Israel Discovers 3,300-Year-Old Sunken Ship in Mediterranean Deep

The Israel Antiquities Authority (IAA) announced on Thursday the discovery of a 3,300-year-old sunken ship from the Bronze Age in the Mediterranean Sea. The agency described the find as the “first and only discovered to date in the deep sea in the eastern Mediterranean.” It was initially spotted last year about 56 miles off Israel’s coast by Energean, a natural gas company conducting a survey in the area.

“The ship appears to have been eroded as a result of a distress it got into in a sea storm, or perhaps in the event of an encounter with pirates — a phenomenon known from the Late Bronze Age,” Yaakov Sharavit, the director of the IAA’s Unit of Marine Archaeology, said in a statement.
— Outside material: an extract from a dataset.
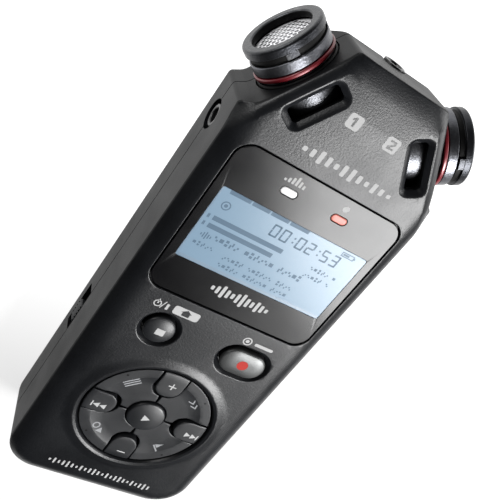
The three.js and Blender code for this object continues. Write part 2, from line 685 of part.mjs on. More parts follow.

“This is a world-class, historical-altering discovery,” Sharavit was also quoted by the IAA as saying. “This find reveals to us as never before the ancient mariners’ navigational skills – capable of traversing the Mediterranean Sea without a line of sight of any coast.” 


The ship’s remnants were found more than a mile below the surface at a depth “where time was frozen in the moment of disaster” and has been untouched by humans or currents that affect shipwrecks found in shallower waters, according to Sharavit. The IAA says it sank sometime between 1400 and 1300 B.C.

Sharavit says only two other Bronze Age shipwrecks have been discovered in the Mediterranean, both near Turkey. 

Energean Environmental Team Leader Karnit Bachartan said the ship was found during the survey by an “advanced underwater robot.” 

“We identified an unusual sight of what seemed to be a large cluster of jugs resting on the ground,” she said.  


“Upon reviewing the site and mapping using the robot, it was clear that this was a shipwreck about 12 to 14 meters long, carrying hundreds of jugs that only some of them could be seen on the surface,” she added. 

The rest of the ship appears to be buried deep in mud on the seafloor, researchers say. 

The IAA says two of the jugs were later pulled from the depths to be examined for research purposes. 

It added that the jugs are believed to have held oil, wine and other agricultural products.